Wednesday, February 23, 2011

Big dogs

If you ever feel like traveling on a budget there are a few things to be aware of; some of these are fairly obvious (such as only eat at a cheap restaurant if other locals are there) while others can be a little more surprising.  One of these surprises is the numerous animals you'll find living in the hostels you stay in.  It is not uncommon for there to be at least two dogs in a given hostel and often a cat as well.  If you are allergic or scared of dogs this can obviously be a problem; especially when some of the dogs are absolutely enormous.
Hector and his ever present drool.
 At our hostel in San Juan del Sur we met a wonderful dog named Hector who, at just a year old, still has some growing to do to catch up with his giant head.  Heacts like an enormous baby and we had a great time playing in the back courtyard with him (even though Lene could never get him to fetch).   However, Hector was dwarfed by the next dog we met, Lugs.
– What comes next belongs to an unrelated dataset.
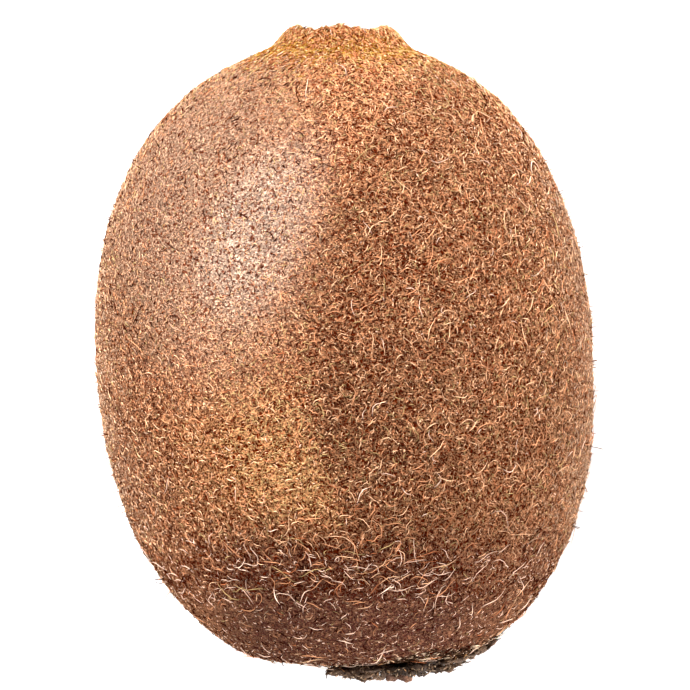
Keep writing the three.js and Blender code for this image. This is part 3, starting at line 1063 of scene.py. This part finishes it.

I wanted to compare my head with Lugs'.
After San Juan del Sur we went to an incredibly beautiful beach called Playa del Coco.  Lugs, brought from Canada by his owners, is one of the largest dogs I've ever come across.  He used to top out at just over 150lbs but I guess the Nicaraguan diet has given him some trouble so he's fallen to a slimmer 130lbs.  Also a big sweetheart, Lugs wasn't quite as interested in playing as Hector was but he did like to cuddle up on the couch even though his skull is the size of most lap dogs. 
 
Lugs cuddling on the couch with Lene

I love staying in hostels with dogs and cats as it usually gives them a more comfortable, homey feeling.  If you are traveling by hostel though, be prepared to run into gentle giants like these, as they aren't the first I've seen while traveling, just the first I've taken pictures of.

Wednesday, February 16, 2011

Yoga, Cocibolca and still more volcanoes

"Alright, now we're moving into the Bow pose, lie on your stomachs and grasp your ankles; now push your ankles into your hands and raise your thighs and chest off the ground."

I'd been hearing many such instructions during my time in Granda.  Lene and I had signed up for a weekly pass at the pure yoga studio.  Yoga is something I'd wanted to try for a long time but had somehow never gotten around to it.  Fifteen dollars gave us full access to as many classes as we wished for the week; a deal that was hard to turn down.  The instructors were great and overall the class was beginner friendly.  Despite not being able to perform most of the poses correctly there was nothing so difficult that I could not attempt it at least.
One of many old churches in Granada

It was a nice change to settle down and have a routine for a while.  In the mornings we would explore the city, walking along streets lined by beautiful colonial homes.   I spent the afternoons in Spanish lessons in an attempt improve my speaking abilities and in the evenings we would spend an hour and a half at our Yoga class.
The courtyard where I had my Spanish lessons

Though very touristy, Granada is filled with charm and many of the buildings open to beautiful courtyards brimming with lush greenery.  However, by the end of our weeklong stay we decided to move on towards the mythic island of Omotepe.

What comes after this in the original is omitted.